Десять, двадцать, тридцать лет спустя стало понятно, что в основе этой организованной в масштабах страны кампании лежало весьма продуманное решение. Выдвинутое крылом республиканской партии, отошедшей от власти почти уже двадцать лет, оно было направлено на то, чтобы увязать вопрос о политической нелояльности с основными идеями «нового курса». Позже его молчаливо поддержали демократы, увидев в этом для себя определенные перспективы. Большинству же все происходящее представлялось закономерным, чем-то вроде явления природы, как, скажем, непрекращающееся политическое землетрясение. Демократы не оказали Маккарти организованного сопротивления, и вскоре он назвал эпоху Рузвельта — Трумэна «двадцатилетием измены». Основы «Нового курса» были окончательно развенчаны лишь к началу восьмидесятых, в эпоху Рейгана, и то осторожно, чтобы не ввергнуть страну в пучину банкротства.
Моей жене Инге, с которой мы тогда еще не были знакомы, приехавшей в 1951 году фотожурналистом в краткосрочную командировку в Голливуд, пришлось столкнуться в Иммиграционной службе с бесцеремонным допросом, когда инспектор заподозрил ее в прокоммунистических симпатиях, обнаружив в чемодане роман, выпущенный лондонским Клубом левых книголюбов. Всю войну она прожила в нацистской Германии и была вынуждена участвовать в принудительных работах под бомбежками в берлинском аэропорту Темплгоф, и теперь, едва сдерживая себя, с присущей ей вежливостью спросила, достаточно ли хорошо этот человек представляет себе гитлеровскую Германию, если думает, что там могли уцелеть коммунисты. Кстати, никто никогда не поинтересовался ее отношением к фашизму. Америка в те годы была занята иным — по откровенно подложным паспортам здесь принимали военных преступников — мужчин и женщин. Позже их все-таки выдали Европе, где они предстали перед судом за совершенные во время войны преступления. Таковы были времена.

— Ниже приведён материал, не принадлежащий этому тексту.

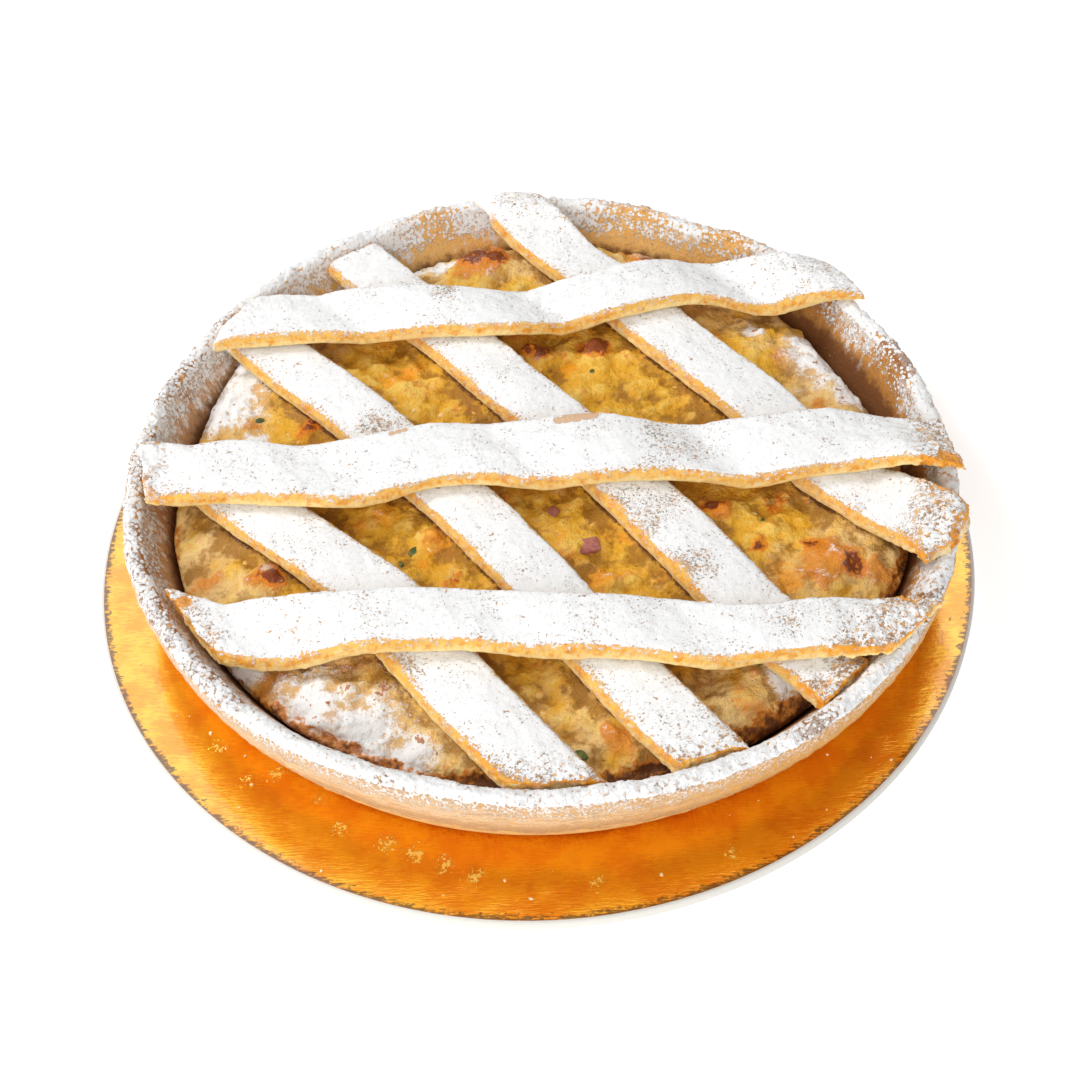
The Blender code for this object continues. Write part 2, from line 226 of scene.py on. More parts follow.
class Finish:
    """A material that is being made: its node tree, and one method that adds any node."""

    def __init__(self, name):
        self.material = bpy.data.materials.new(name)
        self.material.use_nodes = True
        self.tree = self.material.node_tree
        self.surface = self.tree.nodes["Principled BSDF"]
        self.place = self.node("ShaderNodeTexCoord", output="Object")

    def node(self, kind, settings=None, sockets=None, output=0):
        made = self.tree.nodes.new(kind)
        for name, value in (settings or {}).items():
            setattr(made, name, value)
        for name, value in (sockets or {}).items():
            self.feed(made.inputs[name], value)
        return Wire(self, made.outputs[output])

    def feed(self, socket, value):
        if isinstance(value, Wire):
            self.tree.links.new(value.socket, socket)
        elif socket.type == "RGBA":
            socket.default_value = (*value, 1.0)
        else:
            socket.default_value = value

    def set(self, **values):
        """Feeds the surface shader; Base_Color stands for the socket Base Color."""
        for name, value in values.items():
            self.feed(self.surface.inputs[name.replace("_", " ")], value)

    def masks(self, *names):
        """Numbers that were worked out for each corner of the mesh."""
        kind = "ShaderNodeAttribute"
        return [self.node(kind, {"attribute_name": name}, output="Fac") for name in names]

    def up(self):
        """How far the surface faces up: 1 on the level, 0 on a wall."""
        normal = self.node("ShaderNodeNewGeometry", output="Normal")
        return self.node("ShaderNodeSeparateXYZ", sockets={0: normal}, output="Z")

    def noise(self, size, detail=2.0, roughness=0.5, seed=0.0, stretch=WHITE):
        """Uneven numbers round 0.5, with lumps of this size in millimetres."""
        moved = {"Vector": self.place, "Location": (seed, 2 * seed, 3 * seed), "Scale": stretch}
        place = self.node("ShaderNodeMapping", sockets=moved)
        sockets = {"Vector": place, "Scale": 1 / (size * MM), "Detail": detail, "Roughness": roughness}
        return self.node("ShaderNodeTexNoise", sockets=sockets)

    def cells(self, size, seed=0.0):
        """How far away the middle of the nearest cell is, in cells of this size in millimetres."""
        moved = {"Vector": self.place, "Location": (seed, 2 * seed, 3 * seed)}
        place = self.node("ShaderNodeMapping", sockets=moved)
        sockets = {"Vector": place, "Scale": 1 / (size * MM)}
        return self.node("ShaderNodeTexVoronoi", sockets=sockets)

    def blend(self, share, first, second):
        """The first colour turning into the second as share goes from 0 to 1."""
        sockets = {0: share, 6: first, 7: second}
        return self.node("ShaderNodeMix", {"data_type": "RGBA"}, sockets, output=2)

    def bump(self, height, distance):
        """Relief finer than the faces; height 1 stands this many millimetres above height 0."""
        return self.node("ShaderNodeBump", sockets={"Height": height, "Distance": distance * MM})


# %% [markdown]
# ## Modelling helpers
#
# Every solid gets the same treatment: copy, merge, cut into small even faces, then push the faces
# about. Sculpting by hand would do it too, but a Displace modifier with a cloud texture gives the
# same crumbly relief evenly over a whole pie, and a vertex group says where it may act.


# %% Copies and modifiers
def select_only(piece):
    """Leaves just this piece selected and active."""
    bpy.ops.object.select_all(action="DESELECT")
    piece.select_set(True)
    bpy.context.view_layer.objects.active = piece


def apply_modifier(piece, kind, **settings):
    """Adds a modifier, sets it up and applies it."""
    select_only(piece)
    modifier = piece.modifiers.new(kind.lower(), kind)
    for name, value in settings.items():
        setattr(modifier, name, value)
    bpy.ops.object.modifier_apply(modifier=modifier.name)


def copy_of(node, name):
    """A solid's copy as one closed skin, which can be modelled on."""
    mesh = nodes[node].data.copy()
    mesh.materials.clear()
    piece = bpy.data.objects.new(name, mesh)
    bpy.context.scene.collection.objects.link(piece)
    select_only(piece)
    bpy.ops.mesh.customdata_custom_splitnormals_clear()
    bpy.ops.object.mode_set(mode="EDIT")
    bpy.ops.mesh.select_all(action="SELECT")
    bpy.ops.mesh.mark_sharp(clear=True)
    bpy.ops.mesh.remove_doubles(threshold=0.00001)
    bpy.ops.mesh.tris_convert_to_quads(face_threshold=math.pi, shape_threshold=math.pi)
    bpy.ops.object.mode_set(mode="OBJECT")
    bpy.ops.object.shade_smooth()
    return piece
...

Я жил негодуя, но никак не мог выразить своих чувств. Насколько помнится, была всего одна газета, где в обход требований антикоммунистической пропаганды поднимались серьезные вопросы, — этот информационный бюллетень в четыре страницы еженедельно выпускался И. Ф. Стоуном. Кроме него, не было журналиста, который бы не подчинился ветрам, дувшим с самого верха. Соединенные Штаты, имея наиболее малочисленную коммунистическую партию в мире, вели себя так, как будто страна была на грани кровавой революции. Как-то в офисе у своего юриста я вне всякой связи с политикой обронил, что бродвейский театр становится «продажным», поскольку его захлестывает коммерческий дух. Один из поверенных, оторвавшись от бумаг, возразил: «Вы стоите на прокоммунистических позициях». Я оторопел, но не от страха, а от удивления — надо же, как прочно подозрительность успела проникнуть в повседневное человеческое общение. Оставалось строго контролировать себя, избегая говорить о «коммерциализации» Бродвея, где театр изживал себя уже в те времена, о чем свидетельствует его сегодняшняя серость.
Чувство возмущения уживалось с ощущением вины: все отрицая, своим скепсисом как бы предаешь доверительное отношение людей. Хотя из опасения общественного поношения приходилось защищаться, я ненавидел себя за это. Вдобавок к этой неразберихе существовал иной уровень бытия, где я, известный драматург, имел признание и получил титул «Лучшего отца года» — более чем сомнительная честь, когда, находясь в полном разладе с самим собой и с Мэри, я мечтал сбросить старый ненужный панцирь. Пора было перестать делать вид, что я не замечаю открывшихся передо мной возможностей, и, не забывая, что расплата обернется тяжким ударом не только для меня, но и для близких, отдаться на волю чувств, которые до этого были скованы условностями. Откуда-то из глубины всплыло то, что Фрейд назвал «подавленными влечениями». Раз или два я осторожно, по крайней мере так казалось, позволил таинственной благостной женственности захлестнуть меня. Этого было достаточно, чтобы разрушить остатки веры в то, что социальные институты, включая брак, могут предотвратить неизбежное. Время и случай размыли последние нравственные и юридические преграды. Мы оказались мифотворцами, которые, не осознавая того, творили собственные судьбы с не меньшим упорством и изобретательностью, чем произведения искусства.